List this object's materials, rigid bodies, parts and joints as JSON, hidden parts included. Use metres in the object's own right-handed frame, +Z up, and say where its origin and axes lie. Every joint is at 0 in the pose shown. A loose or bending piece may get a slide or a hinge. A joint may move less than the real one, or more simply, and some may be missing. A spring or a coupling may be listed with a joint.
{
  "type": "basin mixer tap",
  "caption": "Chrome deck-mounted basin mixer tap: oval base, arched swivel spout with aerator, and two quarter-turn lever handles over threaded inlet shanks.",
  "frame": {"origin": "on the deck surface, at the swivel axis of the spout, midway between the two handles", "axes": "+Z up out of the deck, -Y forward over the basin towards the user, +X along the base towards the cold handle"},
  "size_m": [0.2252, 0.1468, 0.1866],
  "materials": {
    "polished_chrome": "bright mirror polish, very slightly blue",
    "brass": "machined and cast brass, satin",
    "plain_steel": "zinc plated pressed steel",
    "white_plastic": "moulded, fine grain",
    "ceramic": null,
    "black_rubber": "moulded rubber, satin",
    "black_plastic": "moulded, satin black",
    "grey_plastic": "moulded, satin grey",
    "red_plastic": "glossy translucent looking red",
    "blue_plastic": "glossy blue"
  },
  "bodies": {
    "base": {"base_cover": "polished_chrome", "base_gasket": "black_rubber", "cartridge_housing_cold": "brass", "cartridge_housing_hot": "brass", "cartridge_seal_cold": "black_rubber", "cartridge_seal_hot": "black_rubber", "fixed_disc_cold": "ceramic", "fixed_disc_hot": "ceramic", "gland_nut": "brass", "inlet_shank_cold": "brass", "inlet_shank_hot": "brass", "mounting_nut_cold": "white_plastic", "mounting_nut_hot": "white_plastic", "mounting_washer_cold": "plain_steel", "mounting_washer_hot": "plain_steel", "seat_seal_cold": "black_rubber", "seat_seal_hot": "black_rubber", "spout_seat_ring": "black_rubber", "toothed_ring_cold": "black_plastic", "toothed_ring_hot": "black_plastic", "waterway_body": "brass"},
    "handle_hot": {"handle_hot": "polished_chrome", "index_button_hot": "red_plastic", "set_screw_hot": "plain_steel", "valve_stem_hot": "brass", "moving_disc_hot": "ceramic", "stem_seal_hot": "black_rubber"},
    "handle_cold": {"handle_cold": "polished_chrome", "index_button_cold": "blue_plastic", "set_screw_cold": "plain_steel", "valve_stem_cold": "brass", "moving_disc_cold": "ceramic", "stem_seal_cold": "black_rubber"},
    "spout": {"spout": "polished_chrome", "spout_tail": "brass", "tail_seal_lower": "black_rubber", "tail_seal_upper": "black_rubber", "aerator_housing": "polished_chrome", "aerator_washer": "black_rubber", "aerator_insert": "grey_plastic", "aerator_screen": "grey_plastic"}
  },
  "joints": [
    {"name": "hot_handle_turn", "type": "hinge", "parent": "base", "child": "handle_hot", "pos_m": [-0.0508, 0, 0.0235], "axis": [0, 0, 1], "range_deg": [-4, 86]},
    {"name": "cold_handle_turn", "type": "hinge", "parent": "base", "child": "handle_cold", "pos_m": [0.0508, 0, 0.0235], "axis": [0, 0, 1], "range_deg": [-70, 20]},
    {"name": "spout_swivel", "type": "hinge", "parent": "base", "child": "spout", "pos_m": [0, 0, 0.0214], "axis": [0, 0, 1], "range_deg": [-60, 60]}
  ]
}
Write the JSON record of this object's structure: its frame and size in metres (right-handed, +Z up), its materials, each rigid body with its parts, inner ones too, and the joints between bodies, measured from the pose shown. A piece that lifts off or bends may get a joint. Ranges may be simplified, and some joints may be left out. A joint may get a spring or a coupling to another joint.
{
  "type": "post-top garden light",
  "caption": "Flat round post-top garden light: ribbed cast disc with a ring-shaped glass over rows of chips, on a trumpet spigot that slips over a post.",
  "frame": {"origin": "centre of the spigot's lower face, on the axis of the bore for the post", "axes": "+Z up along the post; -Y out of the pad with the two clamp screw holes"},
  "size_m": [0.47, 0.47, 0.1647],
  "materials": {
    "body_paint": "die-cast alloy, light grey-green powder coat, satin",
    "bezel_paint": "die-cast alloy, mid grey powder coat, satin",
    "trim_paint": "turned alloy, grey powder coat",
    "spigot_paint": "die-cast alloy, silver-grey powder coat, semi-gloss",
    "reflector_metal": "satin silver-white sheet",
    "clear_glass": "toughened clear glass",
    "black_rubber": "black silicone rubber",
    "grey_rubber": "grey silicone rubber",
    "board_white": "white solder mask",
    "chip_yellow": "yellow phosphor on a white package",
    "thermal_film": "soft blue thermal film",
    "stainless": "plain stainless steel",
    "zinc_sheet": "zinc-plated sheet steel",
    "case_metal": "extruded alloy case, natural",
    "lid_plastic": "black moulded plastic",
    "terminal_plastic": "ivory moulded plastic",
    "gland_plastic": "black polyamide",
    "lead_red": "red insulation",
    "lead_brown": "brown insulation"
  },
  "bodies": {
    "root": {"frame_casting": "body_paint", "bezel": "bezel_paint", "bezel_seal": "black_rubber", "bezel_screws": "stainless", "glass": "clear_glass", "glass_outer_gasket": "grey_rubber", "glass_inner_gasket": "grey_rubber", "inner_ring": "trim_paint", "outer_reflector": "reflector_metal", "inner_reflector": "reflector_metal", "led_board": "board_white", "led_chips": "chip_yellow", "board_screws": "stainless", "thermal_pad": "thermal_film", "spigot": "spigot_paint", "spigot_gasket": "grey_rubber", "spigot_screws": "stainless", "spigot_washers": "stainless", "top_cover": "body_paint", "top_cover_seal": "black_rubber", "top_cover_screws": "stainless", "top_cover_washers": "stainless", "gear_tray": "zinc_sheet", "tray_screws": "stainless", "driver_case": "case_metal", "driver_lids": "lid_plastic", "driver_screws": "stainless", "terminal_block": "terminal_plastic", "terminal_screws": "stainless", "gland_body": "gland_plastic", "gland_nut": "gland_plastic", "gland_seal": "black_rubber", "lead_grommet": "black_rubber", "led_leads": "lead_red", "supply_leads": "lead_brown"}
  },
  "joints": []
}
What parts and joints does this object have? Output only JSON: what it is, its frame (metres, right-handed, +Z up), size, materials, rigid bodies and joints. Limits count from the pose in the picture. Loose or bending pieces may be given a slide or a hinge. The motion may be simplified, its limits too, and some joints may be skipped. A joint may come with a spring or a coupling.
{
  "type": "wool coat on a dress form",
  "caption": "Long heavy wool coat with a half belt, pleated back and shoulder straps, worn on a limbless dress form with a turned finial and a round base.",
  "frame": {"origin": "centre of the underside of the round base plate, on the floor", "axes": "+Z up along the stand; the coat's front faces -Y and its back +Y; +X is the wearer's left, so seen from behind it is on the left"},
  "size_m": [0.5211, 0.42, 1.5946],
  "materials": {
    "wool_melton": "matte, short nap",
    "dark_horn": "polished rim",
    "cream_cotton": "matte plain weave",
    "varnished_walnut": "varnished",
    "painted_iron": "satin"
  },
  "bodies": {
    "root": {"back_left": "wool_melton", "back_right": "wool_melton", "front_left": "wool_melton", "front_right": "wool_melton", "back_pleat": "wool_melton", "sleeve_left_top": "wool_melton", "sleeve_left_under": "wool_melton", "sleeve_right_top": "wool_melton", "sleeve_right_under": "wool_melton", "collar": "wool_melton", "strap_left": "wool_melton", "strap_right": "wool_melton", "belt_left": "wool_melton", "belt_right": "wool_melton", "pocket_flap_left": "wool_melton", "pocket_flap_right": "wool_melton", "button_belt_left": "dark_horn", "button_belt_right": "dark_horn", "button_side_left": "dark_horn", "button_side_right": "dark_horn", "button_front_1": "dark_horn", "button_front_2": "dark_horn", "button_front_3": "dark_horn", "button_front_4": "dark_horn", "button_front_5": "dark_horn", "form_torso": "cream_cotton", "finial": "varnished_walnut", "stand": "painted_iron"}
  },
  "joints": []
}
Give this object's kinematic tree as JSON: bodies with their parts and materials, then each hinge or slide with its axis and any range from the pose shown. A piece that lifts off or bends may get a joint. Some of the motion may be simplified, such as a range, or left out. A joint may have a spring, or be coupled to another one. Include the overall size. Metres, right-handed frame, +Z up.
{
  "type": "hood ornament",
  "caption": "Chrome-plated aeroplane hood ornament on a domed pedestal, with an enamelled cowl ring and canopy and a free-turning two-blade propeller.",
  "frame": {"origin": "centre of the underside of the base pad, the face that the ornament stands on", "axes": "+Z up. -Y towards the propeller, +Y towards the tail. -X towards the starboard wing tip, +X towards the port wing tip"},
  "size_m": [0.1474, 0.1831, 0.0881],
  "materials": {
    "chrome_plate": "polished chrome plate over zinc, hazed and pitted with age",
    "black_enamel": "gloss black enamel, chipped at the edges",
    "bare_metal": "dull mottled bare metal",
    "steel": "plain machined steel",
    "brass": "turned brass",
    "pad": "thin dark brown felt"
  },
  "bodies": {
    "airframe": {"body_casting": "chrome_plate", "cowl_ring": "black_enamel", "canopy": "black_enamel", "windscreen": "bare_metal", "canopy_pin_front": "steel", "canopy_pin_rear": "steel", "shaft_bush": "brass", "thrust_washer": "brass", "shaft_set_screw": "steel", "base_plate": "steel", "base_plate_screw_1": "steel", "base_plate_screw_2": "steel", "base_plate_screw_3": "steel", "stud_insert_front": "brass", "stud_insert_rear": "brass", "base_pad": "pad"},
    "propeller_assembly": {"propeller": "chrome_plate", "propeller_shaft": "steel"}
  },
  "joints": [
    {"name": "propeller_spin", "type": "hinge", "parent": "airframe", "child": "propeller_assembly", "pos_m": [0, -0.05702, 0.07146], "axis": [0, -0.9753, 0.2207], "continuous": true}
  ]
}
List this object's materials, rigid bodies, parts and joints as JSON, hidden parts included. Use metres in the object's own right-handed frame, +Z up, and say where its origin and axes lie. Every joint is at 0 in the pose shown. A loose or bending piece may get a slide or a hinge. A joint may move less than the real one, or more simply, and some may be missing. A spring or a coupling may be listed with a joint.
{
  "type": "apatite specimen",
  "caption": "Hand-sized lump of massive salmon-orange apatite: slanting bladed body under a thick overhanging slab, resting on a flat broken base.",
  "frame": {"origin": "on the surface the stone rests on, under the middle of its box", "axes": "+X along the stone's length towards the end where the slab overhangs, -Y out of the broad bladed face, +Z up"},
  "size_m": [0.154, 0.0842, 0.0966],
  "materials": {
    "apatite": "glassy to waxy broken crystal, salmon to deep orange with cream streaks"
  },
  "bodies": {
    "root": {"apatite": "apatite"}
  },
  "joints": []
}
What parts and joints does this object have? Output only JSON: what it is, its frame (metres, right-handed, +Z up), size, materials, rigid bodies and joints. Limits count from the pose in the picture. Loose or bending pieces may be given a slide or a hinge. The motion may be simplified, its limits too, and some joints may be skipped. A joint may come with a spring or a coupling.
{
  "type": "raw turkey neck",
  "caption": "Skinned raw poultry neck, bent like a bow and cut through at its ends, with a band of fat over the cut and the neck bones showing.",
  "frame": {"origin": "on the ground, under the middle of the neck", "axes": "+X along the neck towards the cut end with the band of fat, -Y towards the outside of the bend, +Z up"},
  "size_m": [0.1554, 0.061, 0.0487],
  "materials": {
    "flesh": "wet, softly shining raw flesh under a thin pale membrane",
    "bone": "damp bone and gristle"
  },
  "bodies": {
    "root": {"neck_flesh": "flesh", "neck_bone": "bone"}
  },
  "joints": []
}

· · · · ·

TASK STATEMENT:
Go through the records and pull out each line that includes the word "axis".

ANSWER TO THIS EXERCISE:
  "frame": {"origin": "on the deck surface, at the swivel axis of the spout, midway between the two handles", "axes": "+Z up out of the deck, -Y forward over the basin towards the user, +X along the base towards the cold handle"},
    {"name": "hot_handle_turn", "type": "hinge", "parent": "base", "child": "handle_hot", "pos_m": [-0.0508, 0, 0.0235], "axis": [0, 0, 1], "range_deg": [-4, 86]},
    {"name": "cold_handle_turn", "type": "hinge", "parent": "base", "child": "handle_cold", "pos_m": [0.0508, 0, 0.0235], "axis": [0, 0, 1], "range_deg": [-70, 20]},
    {"name": "spout_swivel", "type": "hinge", "parent": "base", "child": "spout", "pos_m": [0, 0, 0.0214], "axis": [0, 0, 1], "range_deg": [-60, 60]}
  "frame": {"origin": "centre of the spigot's lower face, on the axis of the bore for the post", "axes": "+Z up along the post; -Y out of the pad with the two clamp screw holes"},
Give this object's kinematic tree as JSON: bodies with their parts and materials, then each hinge or slide with its axis and any range from the pose shown. A piece that lifts off or bends may get a joint. Some of the motion may be simplified, such as a range, or left out. A joint may have a spring, or be coupled to another one. Include the overall size. Metres, right-handed frame, +Z up.
    {"name": "propeller_spin", "type": "hinge", "parent": "airframe", "child": "propeller_assembly", "pos_m": [0, -0.05702, 0.07146], "axis": [0, -0.9753, 0.2207], "continuous": true}